Job :: Return all lines below containing the word "from".

Given data ::
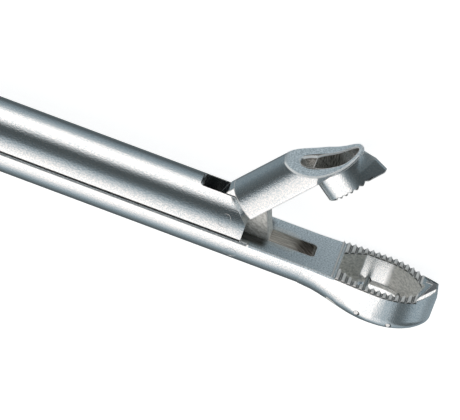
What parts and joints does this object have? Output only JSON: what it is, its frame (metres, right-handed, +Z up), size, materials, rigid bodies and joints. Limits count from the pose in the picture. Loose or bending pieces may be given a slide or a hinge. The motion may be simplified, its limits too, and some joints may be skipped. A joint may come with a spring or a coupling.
{
  "type": "biopsy punch",
  "caption": "Slender biopsy punch: a long round split shaft whose upper half slides, a hinged ring-shaped cutting jaw, a toothed oval basket at the tip and ring handles.",
  "frame": {"origin": "on the flat rest face of the handle body, below the shaft axis, midway along the lever slot", "axes": "+X along the shaft to the tip, +Y the way the jaw opens, +Z up from the face the instrument lies on"},
  "size_m": [0.2615, 0.0964, 0.009],
  "materials": {
    "shaft_steel": "satin stainless steel",
    "jaw_steel": "satin stainless steel, slightly darker",
    "handle_steel": "bead blasted stainless steel",
    "pin_steel": "ground stainless steel",
    "screw_steel": "polished stainless steel"
  },
  "bodies": {
    "frame": {"lower_shaft": "shaft_steel", "basket_pin_rear": "pin_steel", "basket_pin_front": "pin_steel", "jaw_pivot_pin": "pin_steel", "fixed_handle": "handle_steel", "shaft_dowel_front": "pin_steel", "shaft_dowel_rear": "pin_steel", "lever_pivot_screw": "screw_steel", "lever_pivot_nut": "screw_steel", "stop_screw": "screw_steel", "stop_lock_nut": "screw_steel"},
    "slide": {"upper_slide": "shaft_steel", "jaw_link_pin": "pin_steel", "drive_pin": "pin_steel", "slide_guide_front": "shaft_steel", "slide_guide_rear": "shaft_steel", "guide_pin_front": "pin_steel", "guide_pin_rear": "pin_steel"},
    "jaw": {"upper_jaw": "jaw_steel"},
    "lever": {"finger_lever": "handle_steel"}
  },
  "joints": [
    {"name": "lever_hinge", "type": "hinge", "parent": "frame", "child": "lever", "pos_m": [0, -0.0082, 0.0045], "axis": [0, 0, -1], "range_deg": [0, 17.65]},
    {"name": "slide_travel", "type": "slide", "parent": "frame", "child": "slide", "axis": [1, 0, 0], "range_m": [0, 0.00311]},
    {"name": "jaw_hinge", "type": "hinge", "parent": "frame", "child": "jaw", "pos_m": [0.183, -0.00175, 0.0045], "axis": [0, 0, -1], "range_deg": [0, 51.5]}
  ],
  "couplings": [
    {"joint": "slide_travel", "follows": "lever_hinge", "m_per_rad": 0.01008},
    {"joint": "jaw_hinge", "follows": "lever_hinge", "ratio": 2.9167}
  ]
}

Complete answer ::
What parts and joints does this object have? Output only JSON: what it is, its frame (metres, right-handed, +Z up), size, materials, rigid bodies and joints. Limits count from the pose in the picture. Loose or bending pieces may be given a slide or a hinge. The motion may be simplified, its limits too, and some joints may be skipped. A joint may come with a spring or a coupling.
  "frame": {"origin": "on the flat rest face of the handle body, below the shaft axis, midway along the lever slot", "axes": "+X along the shaft to the tip, +Y the way the jaw opens, +Z up from the face the instrument lies on"},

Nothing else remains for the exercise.